Sunday, December 01, 2013
A suitable kit for a beginner
Sitting behind my stand last weekend, not as I suggested in the year 2103, a few people looked at the Barclay shunter on the right in this picture and expressed interest.
I explained that it was a well designed kit that could be assembled without recourse to a soldering iron, that the gearbox was a nifty 2-stager and the model was no harder than an Airfix kit to put together.
Then I told them the price and they ran away screaming.
Others arrived with a fairly typical plan to build their first loco on the cheap. Wheels, motors and second hand bodies were mentioned. There was going to be some chassis scratchbuilding and lots of clever working stuff out.
I tried to be polite but in my heart, all I could see was frustration and failure.
If I'm sitting there, as a veteran of far too many kit builds, and can't envisage being able to assemble the parts mentioned into a working model then it's sad. I really, really hope I'm wrong but I fear that I'm not.
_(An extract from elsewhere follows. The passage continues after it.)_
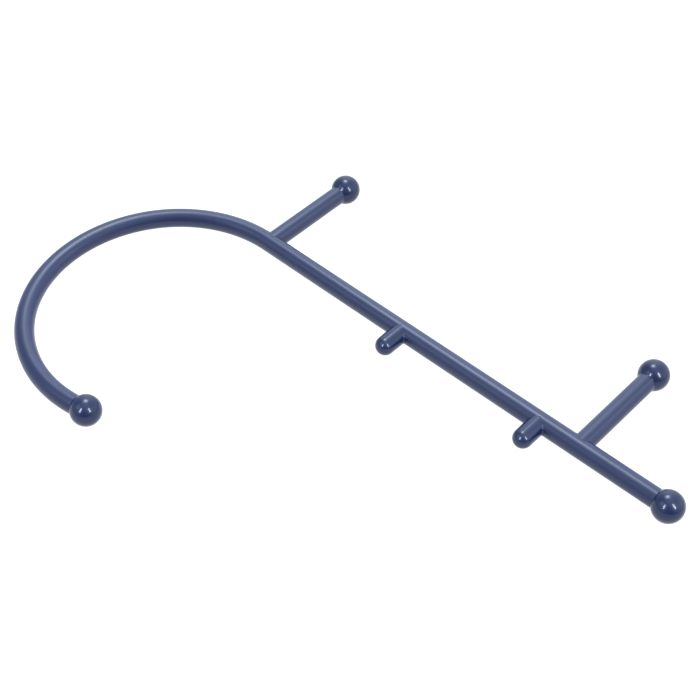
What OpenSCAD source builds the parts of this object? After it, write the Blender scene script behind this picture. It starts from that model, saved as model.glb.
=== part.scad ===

Why? Simple - because that's how I tried to get started and I never made anything that ran properly. Then I bought the 02 Diesel version of the DJH Starter kit and built a model that worked well enough to run on my mates high-profile exhibition layout.
So, when beginners ask me what their first loco kit should be, I point to one of the two above. If you don't want £145 worth of steam engine, try the £32.50 worth of Silver Fox Models 07 shunter sat on a second hand Bachmann 03 chassis.
If you don't know that you are doing, the way to learn is (sadly) not to pick up a rubbish kit from a second hand stall. It's to spend money of something that will go together. £30 spent on a kit that remains a pile of bits in a drawer is far more expensive than £145 on a kit that will soon be running on the layout. I know that sounds daft but it's true.
If it's any consolation, the same applies in the world of model boats. Many beginners buy a cheap(ish) RTR boat under the impression that replacing the radio gear and drive equipment with decent parts will be easier than building a kit.
It's not as the RTR boat is designed to be assembled in a factory.
The kit, on the workbench.
Also, with the kit, someone has done all the thinking for you, if you've bought wisely by listening to more experienced modellers that is. Tackle the RTR boat and you're having to make it up as you go along - easy with experience but when you don't have this. Well, you probably end up with a broken boat.